Le miré con atención, con descaro. Sí, su cara me era familiar, me percaté de que tenía ya algunas canas y que lucía unos dientes muy blancos y demasiado grandes. Me sonaba una barbaridad pero no conseguía ubicarlo en mi vida.

—¿Y cuál es tu mejor recuerdo de mí?

Confiaba en que esta pregunta trampa me llevara al hilo de dónde nos conocimos.

—¿Cuál? ¡Pues cuál será, mujer! Cuando te salvé de morir ahogada en la playa de Tarifa. No lo olvidaré mientras viva, y eso que he visto muchos ahogados. Tú eras distinta, estabas casi muerta. Te reanimé enseguida, tus padres me invitaron a cenar en una pizzería. Mi mejor recuerdo es el de verte tumbada en la arena. ¡Qué guapa, despedías luz!  Mira, hasta me emociono al recordarlo  —me enseñó el  brazo con el vello erizado—.  Cuando te hice el boca a boca, prometí que si te traía a la vida nos casaríamos.

¡Era el socorrista que me salvó  veinte años atrás! Recuerdo que salí con él dos tardes, por agradecimiento, no porque me gustara, yo era entonces una adolescente muy pizpireta. Ni siquiera guardaba recuerdo de su fisonomía. De regreso a la ciudad me escribió  varias cartas que no contesté.

— ¿Y sigues salvando vidas? ¿Cuántos años tienes?

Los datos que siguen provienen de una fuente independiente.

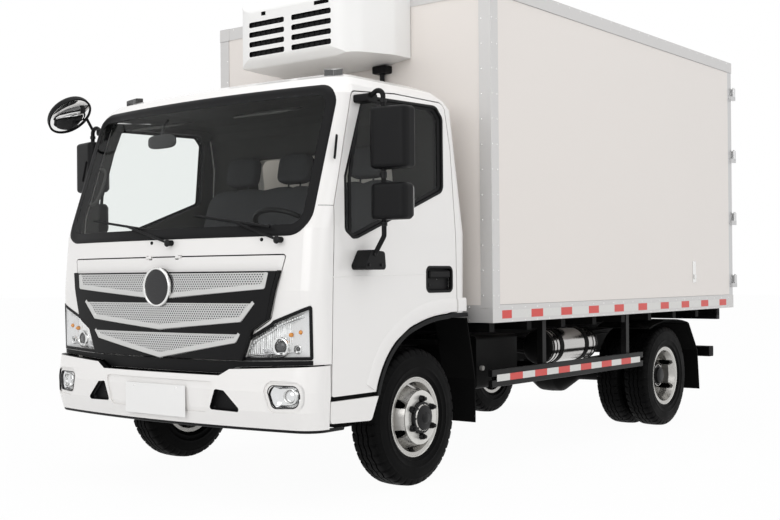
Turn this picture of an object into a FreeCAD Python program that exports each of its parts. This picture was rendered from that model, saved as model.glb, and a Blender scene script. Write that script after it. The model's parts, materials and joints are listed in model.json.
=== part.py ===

—Sí, salvo vidas de cabras, ovejas y cerdos, soy el veterinario de esta zona. Tengo cuarenta y dos años, siete más que tú. ¡Pero qué olvidadiza eres! Bueno, qué, ¿nos casamos?

Sí, nos casamos un mes más tarde en  la iglesia del pueblo. Después vino el confinamiento, mi empresa cerró y ahora el pueblo  de las tres calles es nuestra casa.